What is lost in the discussion is the fact that overturning the law signed by President Obama in March would also leave 32 million more Americans without health insurance, according to experts. A good example of cost-cutting is the recent news that a second person has died in Arizona resulting form the state's refusal to pay for certain transplants. In what has become known as Arizona's "Death Panels", Arizona reduced Medicaid coverage for transplants on October 1st last year under cuts included to help close a shortfall in the state budget. Dr. Rainer Gruessner, chair of the University of Arizona Surgery Department, predicts that nearly 30 Arizonans will die this year because of the state's decision to cut these transplants.

The Republicans want to repeal health reform, but don't have any alternative ideas on how to deal with the failing health care system in this country. The whole thing is just political theater anyway, because the repeal will never reach President Obama's desk for a veto. Senate Majority Leader Harry Reid, who is still there thanks to the lunacy of the Tea Party, has indicated that he won't even bring it to a vote. But the House has scheduled a repeal of health care reform on January 12th. But the Republicans must put on a show for their constituents.

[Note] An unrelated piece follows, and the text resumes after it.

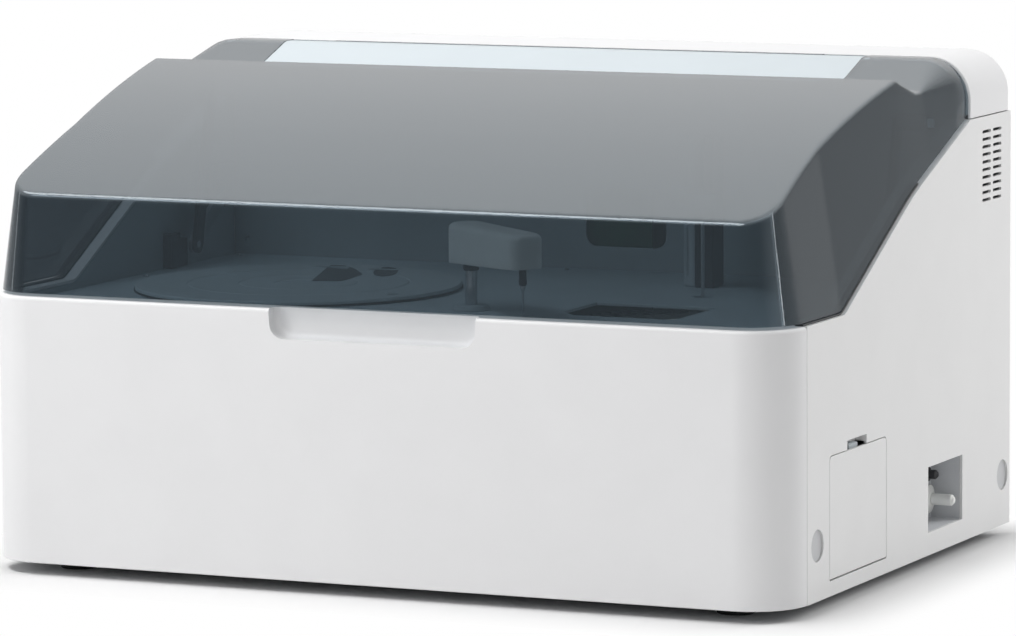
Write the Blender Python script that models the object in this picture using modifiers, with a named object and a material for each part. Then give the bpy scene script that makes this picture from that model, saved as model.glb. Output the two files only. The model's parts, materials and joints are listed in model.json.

In other news, the Republicans went from ridiculous to just plain absurd. On Thursday, two House Republicans somehow neglected to get sworn in as new members of Congress. Rep. Pete Sessions of Texas and Rep. Mike Fitzpatrick of Pennsylvania were not in the House chamber, but rather in front of a television in the Capitol Visitors Center during the swearing-in ceremony.

Sessions and Fitzpatrick were on the House floor on Thursday, voting and reading the Constitution, just like every other sworn-in member of Congress. But once Republican leaders learned that two of their members weren't legitimate members of Congress, they abruptly stopped the hearing on the health care law that was in session.

Shortly after the Rules Committee hearing was stopped, Fitzpatrick and Sessions both appeared back on the House floor and were administered the oath of office by Speaker Boehner, who mispronounced Fitzpatrick's name. But the House decided Friday to invalidate the initial votes cast in the new Congress by the two Republican Congressmen.

The week started out innocently enough. There was the freshman fundraiser hosted by Republican Congressman-elect Jeff Denham, featuring country music by LeAnn Rimes and a rare invitation to the press to attend and report on the event at the high-end W Hotel. The event clashed with the image Republicans have worked so hard to construct: citizen-legislators cleaning up the waste and extravagant ways of Washington.

By week's end, Republican aides are still crunching the numbers, but they can't get them to fit. It is now clear that they will fall far short of the $100 billion in saving the GOP promised in their election season pledge. So far they have pledged to slash $35 million from the House's operating budget. That's about 0.05% of the deficit.

The first-week Republican blunders did little to dampen Boehner's spirit. His themes of humility and austerity are intact. But the GOP is learning that its mistakes will be magnified as the new majority comes under scrutiny.

Now, as they make their clown act public, the Republican party is learning an important Hollywood lesson: comedy is hard, politics is harder.